◆ **WRITTEN EXERCISE**
Copy the data below exactly.

◆ **DATA SHOWN**
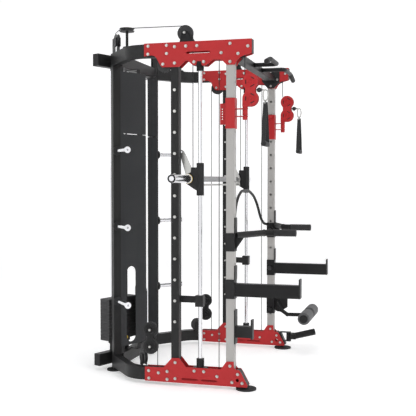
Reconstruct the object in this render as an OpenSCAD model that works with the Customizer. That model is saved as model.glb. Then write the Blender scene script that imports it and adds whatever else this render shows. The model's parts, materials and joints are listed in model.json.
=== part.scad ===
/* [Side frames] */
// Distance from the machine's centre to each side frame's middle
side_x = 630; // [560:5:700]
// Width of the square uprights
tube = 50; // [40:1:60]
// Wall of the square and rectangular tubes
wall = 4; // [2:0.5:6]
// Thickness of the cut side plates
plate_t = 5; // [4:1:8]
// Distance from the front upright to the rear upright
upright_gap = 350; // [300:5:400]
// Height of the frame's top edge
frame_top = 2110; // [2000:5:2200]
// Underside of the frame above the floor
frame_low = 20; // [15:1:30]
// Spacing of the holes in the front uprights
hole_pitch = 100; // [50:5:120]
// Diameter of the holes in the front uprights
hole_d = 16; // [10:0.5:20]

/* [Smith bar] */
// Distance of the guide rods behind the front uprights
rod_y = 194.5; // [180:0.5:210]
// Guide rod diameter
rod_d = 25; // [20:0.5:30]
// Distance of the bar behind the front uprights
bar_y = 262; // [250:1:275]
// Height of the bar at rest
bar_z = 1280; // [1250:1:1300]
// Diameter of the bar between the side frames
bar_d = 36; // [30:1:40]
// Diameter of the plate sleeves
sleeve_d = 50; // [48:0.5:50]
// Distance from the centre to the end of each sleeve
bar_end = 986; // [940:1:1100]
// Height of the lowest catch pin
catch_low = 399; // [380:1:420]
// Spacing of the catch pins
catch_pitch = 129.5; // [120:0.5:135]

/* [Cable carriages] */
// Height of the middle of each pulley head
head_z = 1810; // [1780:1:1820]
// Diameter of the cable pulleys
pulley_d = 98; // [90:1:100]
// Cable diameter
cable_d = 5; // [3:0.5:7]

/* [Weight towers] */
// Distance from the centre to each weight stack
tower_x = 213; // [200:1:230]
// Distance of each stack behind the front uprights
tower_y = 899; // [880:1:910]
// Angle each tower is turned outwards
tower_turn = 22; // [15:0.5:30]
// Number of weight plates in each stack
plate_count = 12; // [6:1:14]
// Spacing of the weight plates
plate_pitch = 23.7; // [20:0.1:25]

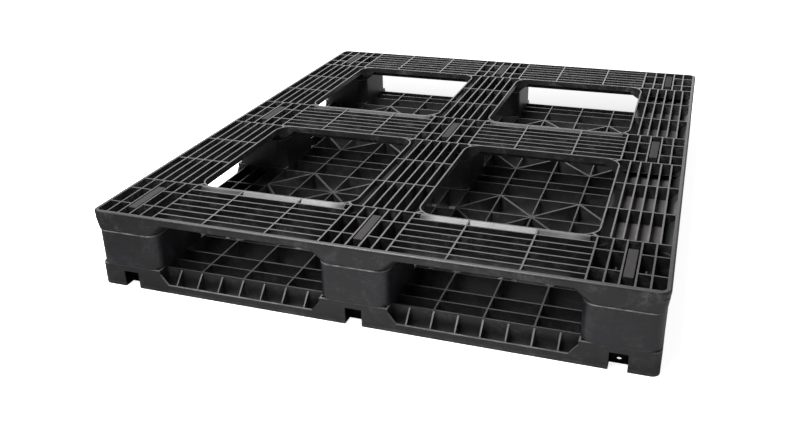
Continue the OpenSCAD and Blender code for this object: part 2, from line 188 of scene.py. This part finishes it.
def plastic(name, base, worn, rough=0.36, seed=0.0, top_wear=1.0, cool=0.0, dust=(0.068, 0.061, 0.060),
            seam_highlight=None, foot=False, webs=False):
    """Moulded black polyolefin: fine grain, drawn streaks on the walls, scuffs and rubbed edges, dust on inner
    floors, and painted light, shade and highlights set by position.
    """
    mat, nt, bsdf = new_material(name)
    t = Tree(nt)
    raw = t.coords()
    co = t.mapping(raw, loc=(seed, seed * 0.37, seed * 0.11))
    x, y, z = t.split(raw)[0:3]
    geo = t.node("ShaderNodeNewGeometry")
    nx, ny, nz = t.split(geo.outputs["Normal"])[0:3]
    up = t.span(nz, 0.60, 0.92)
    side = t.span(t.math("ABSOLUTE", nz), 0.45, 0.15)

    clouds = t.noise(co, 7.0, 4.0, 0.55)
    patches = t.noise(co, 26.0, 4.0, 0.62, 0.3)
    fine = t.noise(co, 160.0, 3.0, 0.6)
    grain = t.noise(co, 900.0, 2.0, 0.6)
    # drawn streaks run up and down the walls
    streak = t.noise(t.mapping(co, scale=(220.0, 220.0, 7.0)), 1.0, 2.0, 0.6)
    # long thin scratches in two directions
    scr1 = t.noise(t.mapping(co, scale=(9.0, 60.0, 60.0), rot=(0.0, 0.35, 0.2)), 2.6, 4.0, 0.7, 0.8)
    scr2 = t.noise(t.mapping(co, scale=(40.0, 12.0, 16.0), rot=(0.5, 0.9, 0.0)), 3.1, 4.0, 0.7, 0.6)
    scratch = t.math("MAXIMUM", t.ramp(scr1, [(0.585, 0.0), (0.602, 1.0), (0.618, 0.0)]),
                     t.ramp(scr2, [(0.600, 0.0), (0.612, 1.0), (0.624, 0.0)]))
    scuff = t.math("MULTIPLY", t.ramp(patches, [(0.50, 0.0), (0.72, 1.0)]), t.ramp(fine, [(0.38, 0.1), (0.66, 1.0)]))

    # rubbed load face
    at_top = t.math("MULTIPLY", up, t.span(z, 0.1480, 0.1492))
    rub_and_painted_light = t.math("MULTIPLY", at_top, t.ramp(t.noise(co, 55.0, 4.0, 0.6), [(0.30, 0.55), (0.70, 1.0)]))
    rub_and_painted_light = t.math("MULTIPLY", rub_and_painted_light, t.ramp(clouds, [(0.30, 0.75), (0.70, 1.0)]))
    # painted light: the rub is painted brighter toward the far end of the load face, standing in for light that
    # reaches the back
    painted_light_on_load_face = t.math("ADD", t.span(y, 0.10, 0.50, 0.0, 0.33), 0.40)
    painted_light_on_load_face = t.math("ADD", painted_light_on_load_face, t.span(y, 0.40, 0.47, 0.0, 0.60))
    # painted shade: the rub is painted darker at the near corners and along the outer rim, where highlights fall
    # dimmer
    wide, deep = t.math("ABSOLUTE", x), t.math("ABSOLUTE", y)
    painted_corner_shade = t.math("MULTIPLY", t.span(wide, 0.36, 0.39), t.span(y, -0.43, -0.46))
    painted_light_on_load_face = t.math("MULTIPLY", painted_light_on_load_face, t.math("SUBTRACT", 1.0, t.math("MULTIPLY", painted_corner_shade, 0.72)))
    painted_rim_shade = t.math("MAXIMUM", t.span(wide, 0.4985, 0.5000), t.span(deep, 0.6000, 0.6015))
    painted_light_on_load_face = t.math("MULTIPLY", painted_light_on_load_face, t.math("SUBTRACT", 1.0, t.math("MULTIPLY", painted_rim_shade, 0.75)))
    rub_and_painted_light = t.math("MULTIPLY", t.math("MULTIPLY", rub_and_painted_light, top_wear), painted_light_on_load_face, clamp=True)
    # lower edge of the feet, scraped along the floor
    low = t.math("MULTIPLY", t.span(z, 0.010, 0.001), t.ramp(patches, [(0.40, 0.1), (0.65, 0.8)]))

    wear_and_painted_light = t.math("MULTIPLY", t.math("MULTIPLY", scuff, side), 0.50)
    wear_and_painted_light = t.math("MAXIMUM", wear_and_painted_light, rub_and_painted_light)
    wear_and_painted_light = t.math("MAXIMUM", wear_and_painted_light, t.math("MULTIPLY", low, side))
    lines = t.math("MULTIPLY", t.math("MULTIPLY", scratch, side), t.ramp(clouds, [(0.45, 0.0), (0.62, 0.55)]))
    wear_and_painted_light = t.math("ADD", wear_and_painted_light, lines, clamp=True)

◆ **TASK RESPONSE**
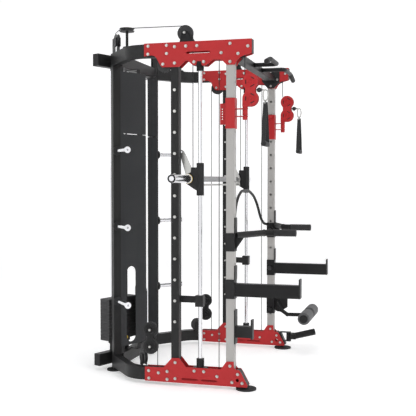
Reconstruct the object in this render as an OpenSCAD model that works with the Customizer. That model is saved as model.glb. Then write the Blender scene script that imports it and adds whatever else this render shows. The model's parts, materials and joints are listed in model.json.
=== part.scad ===
/* [Side frames] */
// Distance from the machine's centre to each side frame's middle
side_x = 630; // [560:5:700]
// Width of the square uprights
tube = 50; // [40:1:60]
// Wall of the square and rectangular tubes
wall = 4; // [2:0.5:6]
// Thickness of the cut side plates
plate_t = 5; // [4:1:8]
// Distance from the front upright to the rear upright
upright_gap = 350; // [300:5:400]
// Height of the frame's top edge
frame_top = 2110; // [2000:5:2200]
// Underside of the frame above the floor
frame_low = 20; // [15:1:30]
// Spacing of the holes in the front uprights
hole_pitch = 100; // [50:5:120]
// Diameter of the holes in the front uprights
hole_d = 16; // [10:0.5:20]

/* [Smith bar] */
// Distance of the guide rods behind the front uprights
rod_y = 194.5; // [180:0.5:210]
// Guide rod diameter
rod_d = 25; // [20:0.5:30]
// Distance of the bar behind the front uprights
bar_y = 262; // [250:1:275]
// Height of the bar at rest
bar_z = 1280; // [1250:1:1300]
// Diameter of the bar between the side frames
bar_d = 36; // [30:1:40]
// Diameter of the plate sleeves
sleeve_d = 50; // [48:0.5:50]
// Distance from the centre to the end of each sleeve
bar_end = 986; // [940:1:1100]
// Height of the lowest catch pin
catch_low = 399; // [380:1:420]
// Spacing of the catch pins
catch_pitch = 129.5; // [120:0.5:135]

/* [Cable carriages] */
// Height of the middle of each pulley head
head_z = 1810; // [1780:1:1820]
// Diameter of the cable pulleys
pulley_d = 98; // [90:1:100]
// Cable diameter
cable_d = 5; // [3:0.5:7]

/* [Weight towers] */
// Distance from the centre to each weight stack
tower_x = 213; // [200:1:230]
// Distance of each stack behind the front uprights
tower_y = 899; // [880:1:910]
// Angle each tower is turned outwards
tower_turn = 22; // [15:0.5:30]
// Number of weight plates in each stack
plate_count = 12; // [6:1:14]
// Spacing of the weight plates
plate_pitch = 23.7; // [20:0.1:25]

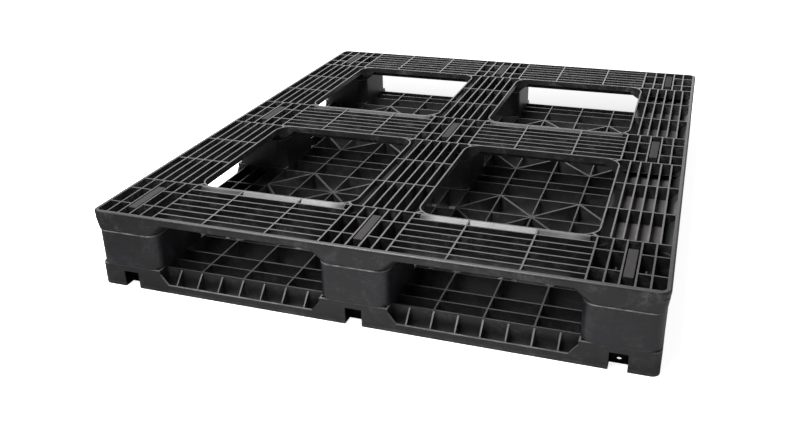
Continue the OpenSCAD and Blender code for this object: part 2, from line 188 of scene.py. This part finishes it.
def plastic(name, base, worn, rough=0.36, seed=0.0, top_wear=1.0, cool=0.0, dust=(0.068, 0.061, 0.060),
            seam_highlight=None, foot=False, webs=False):
    """Moulded black polyolefin: fine grain, drawn streaks on the walls, scuffs and rubbed edges, dust on inner
    floors, and painted light, shade and highlights set by position.
    """
    mat, nt, bsdf = new_material(name)
    t = Tree(nt)
    raw = t.coords()
    co = t.mapping(raw, loc=(seed, seed * 0.37, seed * 0.11))
    x, y, z = t.split(raw)[0:3]
    geo = t.node("ShaderNodeNewGeometry")
    nx, ny, nz = t.split(geo.outputs["Normal"])[0:3]
    up = t.span(nz, 0.60, 0.92)
    side = t.span(t.math("ABSOLUTE", nz), 0.45, 0.15)

    clouds = t.noise(co, 7.0, 4.0, 0.55)
    patches = t.noise(co, 26.0, 4.0, 0.62, 0.3)
    fine = t.noise(co, 160.0, 3.0, 0.6)
    grain = t.noise(co, 900.0, 2.0, 0.6)
    # drawn streaks run up and down the walls
    streak = t.noise(t.mapping(co, scale=(220.0, 220.0, 7.0)), 1.0, 2.0, 0.6)
    # long thin scratches in two directions
    scr1 = t.noise(t.mapping(co, scale=(9.0, 60.0, 60.0), rot=(0.0, 0.35, 0.2)), 2.6, 4.0, 0.7, 0.8)
    scr2 = t.noise(t.mapping(co, scale=(40.0, 12.0, 16.0), rot=(0.5, 0.9, 0.0)), 3.1, 4.0, 0.7, 0.6)
    scratch = t.math("MAXIMUM", t.ramp(scr1, [(0.585, 0.0), (0.602, 1.0), (0.618, 0.0)]),
                     t.ramp(scr2, [(0.600, 0.0), (0.612, 1.0), (0.624, 0.0)]))
    scuff = t.math("MULTIPLY", t.ramp(patches, [(0.50, 0.0), (0.72, 1.0)]), t.ramp(fine, [(0.38, 0.1), (0.66, 1.0)]))

    # rubbed load face
    at_top = t.math("MULTIPLY", up, t.span(z, 0.1480, 0.1492))
    rub_and_painted_light = t.math("MULTIPLY", at_top, t.ramp(t.noise(co, 55.0, 4.0, 0.6), [(0.30, 0.55), (0.70, 1.0)]))
    rub_and_painted_light = t.math("MULTIPLY", rub_and_painted_light, t.ramp(clouds, [(0.30, 0.75), (0.70, 1.0)]))
    # painted light: the rub is painted brighter toward the far end of the load face, standing in for light that
    # reaches the back
    painted_light_on_load_face = t.math("ADD", t.span(y, 0.10, 0.50, 0.0, 0.33), 0.40)
    painted_light_on_load_face = t.math("ADD", painted_light_on_load_face, t.span(y, 0.40, 0.47, 0.0, 0.60))
    # painted shade: the rub is painted darker at the near corners and along the outer rim, where highlights fall
    # dimmer
    wide, deep = t.math("ABSOLUTE", x), t.math("ABSOLUTE", y)
    painted_corner_shade = t.math("MULTIPLY", t.span(wide, 0.36, 0.39), t.span(y, -0.43, -0.46))
    painted_light_on_load_face = t.math("MULTIPLY", painted_light_on_load_face, t.math("SUBTRACT", 1.0, t.math("MULTIPLY", painted_corner_shade, 0.72)))
    painted_rim_shade = t.math("MAXIMUM", t.span(wide, 0.4985, 0.5000), t.span(deep, 0.6000, 0.6015))
    painted_light_on_load_face = t.math("MULTIPLY", painted_light_on_load_face, t.math("SUBTRACT", 1.0, t.math("MULTIPLY", painted_rim_shade, 0.75)))
    rub_and_painted_light = t.math("MULTIPLY", t.math("MULTIPLY", rub_and_painted_light, top_wear), painted_light_on_load_face, clamp=True)
    # lower edge of the feet, scraped along the floor
    low = t.math("MULTIPLY", t.span(z, 0.010, 0.001), t.ramp(patches, [(0.40, 0.1), (0.65, 0.8)]))

    wear_and_painted_light = t.math("MULTIPLY", t.math("MULTIPLY", scuff, side), 0.50)
    wear_and_painted_light = t.math("MAXIMUM", wear_and_painted_light, rub_and_painted_light)
    wear_and_painted_light = t.math("MAXIMUM", wear_and_painted_light, t.math("MULTIPLY", low, side))
    lines = t.math("MULTIPLY", t.math("MULTIPLY", scratch, side), t.ramp(clouds, [(0.45, 0.0), (0.62, 0.55)]))
    wear_and_painted_light = t.math("ADD", wear_and_painted_light, lines, clamp=True)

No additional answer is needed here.